Calci e pugni, sequestri, stupri
All’inizio abbiamo ricordato l’inesperienza criminale degli otto. Questo non toglie che fossero violenti e feroci. A un certo punto s’erano fatti l’idea che uno di loro avesse cominciato a «cantare» coi carabinieri. Non gliel’avevano perdonata commettendo un errore letale, poiché quella persona dai carabinieri era andata per davvero. Ma per denunciare successivamente al raid. Un pomeriggio Bianchi era nei giardinetti dei caseggiati. Era stato avvicinato da due compagni, picchiato a calci e pugni, obbligato a salire nel suo appartamento dove le violenze erano proseguite.
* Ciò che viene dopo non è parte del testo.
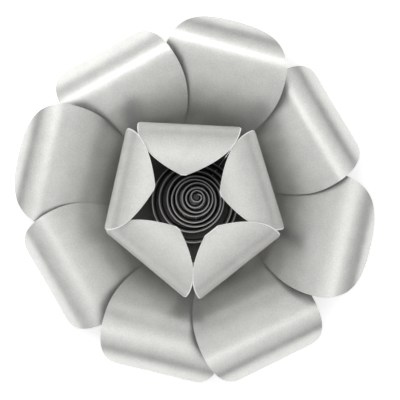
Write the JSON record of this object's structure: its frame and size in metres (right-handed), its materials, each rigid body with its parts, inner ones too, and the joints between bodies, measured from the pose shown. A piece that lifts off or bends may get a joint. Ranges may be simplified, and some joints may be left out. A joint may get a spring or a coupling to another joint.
{
  "type": "giant paper flower",
  "caption": "Large paper flower of curled card petals round a cupped ring of inner petals and a rolled strip centre, on a flat round back for fixing to a wall.",
  "frame": {"origin": "centre of the backing disc's rear face", "axes": "+Z out of the flower's face towards the viewer, +Y to the top of the flower as pictured, +X to its right"},
  "size_m": [0.3596, 0.3662, 0.0892],
  "materials": {
    "pearl_card": "pearl silver card with a satin sheen",
    "rosette_card": "charcoal reverse side of the card with pale cut edges",
    "backing_card": "plain matt card"
  },
  "bodies": {
    "root": {"outer_petal_1": "pearl_card", "outer_petal_2": "pearl_card", "outer_petal_3": "pearl_card", "outer_petal_4": "pearl_card", "outer_petal_5": "pearl_card", "outer_petal_6": "pearl_card", "outer_petal_7": "pearl_card", "outer_petal_8": "pearl_card", "inner_petal_1": "pearl_card", "inner_petal_2": "pearl_card", "inner_petal_3": "pearl_card", "inner_petal_4": "pearl_card", "inner_petal_5": "pearl_card", "rosette": "rosette_card", "back_disc": "backing_card"}
  },
  "joints": []
}
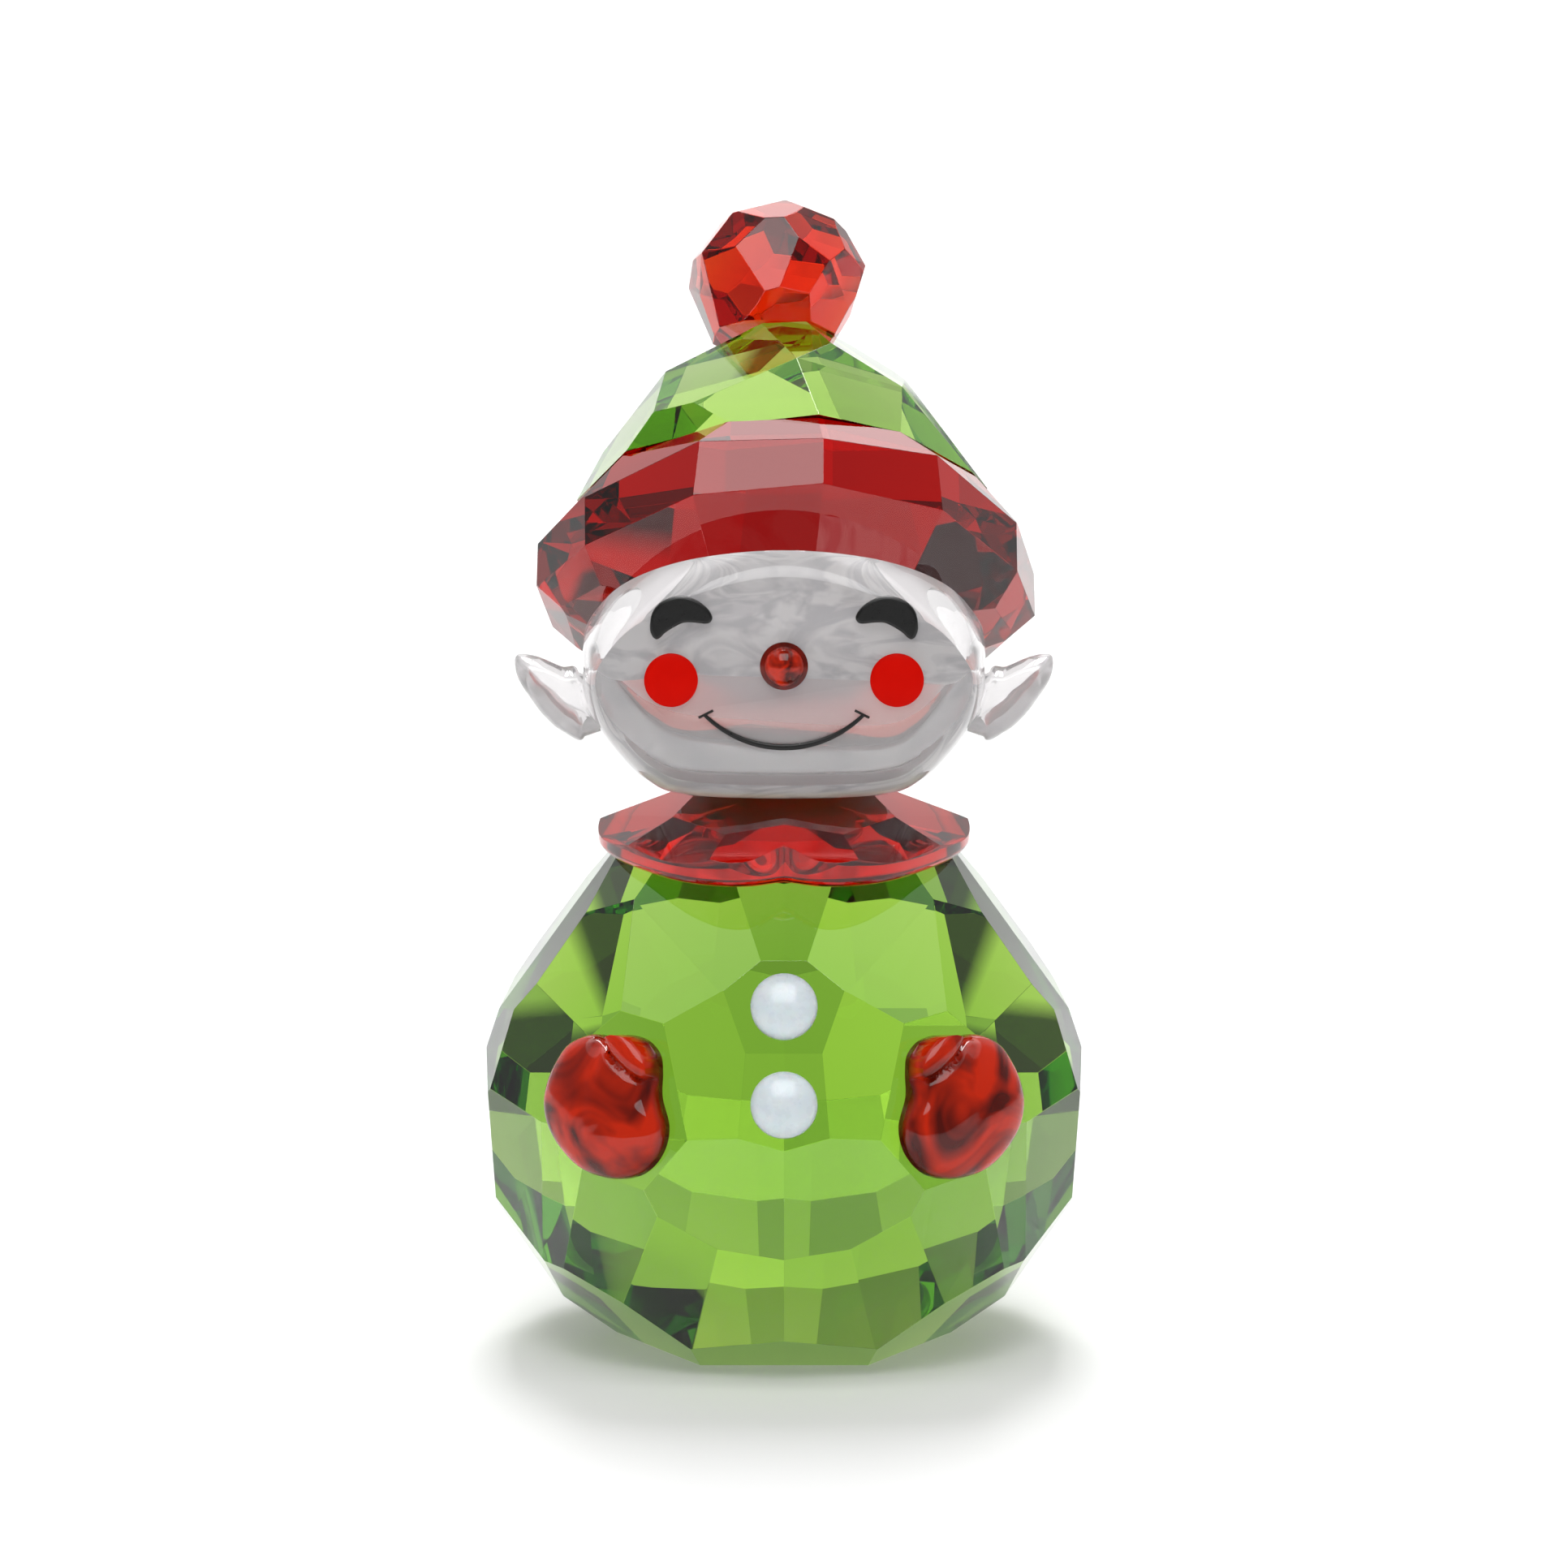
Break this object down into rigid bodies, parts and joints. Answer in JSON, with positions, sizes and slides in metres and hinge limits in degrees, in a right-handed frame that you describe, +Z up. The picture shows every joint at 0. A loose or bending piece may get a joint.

Gli erano stati rubati passaporto, cellulare e chiavi dell’abitazione cosicché gli altri potessero entrare a piacimento, magari per stuprare sua moglie: avevano giurato che sarebbe stato il punto finale della vendetta. Le Case bianche erano la base della banda, che aveva scelto altri alloggi fuori Milano per depistare le forze dell’ordine. Missione fallita. Al settimo piano di un condominio in viale Kennedy 36 a San Donato Milanese, i carabinieri hanno trovato 3 ovuli dal peso di 17 grammi di cocaina, 5 mila euro in contanti, materiale da taglio e confezionamento. Le chiavi di quell’appartamento le aveva Castaldo, che rintracciato ha negato ogni coinvolgimento spiegando che dovevano chiedere ad Alessandro Settecase, il quale ha ammesso le responsabilità. Successive perquisizioni hanno svelato ulteriori «tesori». Lì la gang s’è sbriciolata, i suoi componenti via via catturati hanno fatto nomi, si sono traditi e hanno tradito. Sono rimasti in sette, gli ovulatori. A uno è scoppiato il cuore. Letteralmente. È esploso. Oltre che trasportarla, pippava cocaina in quantità esagerate, senza risparmiarsi.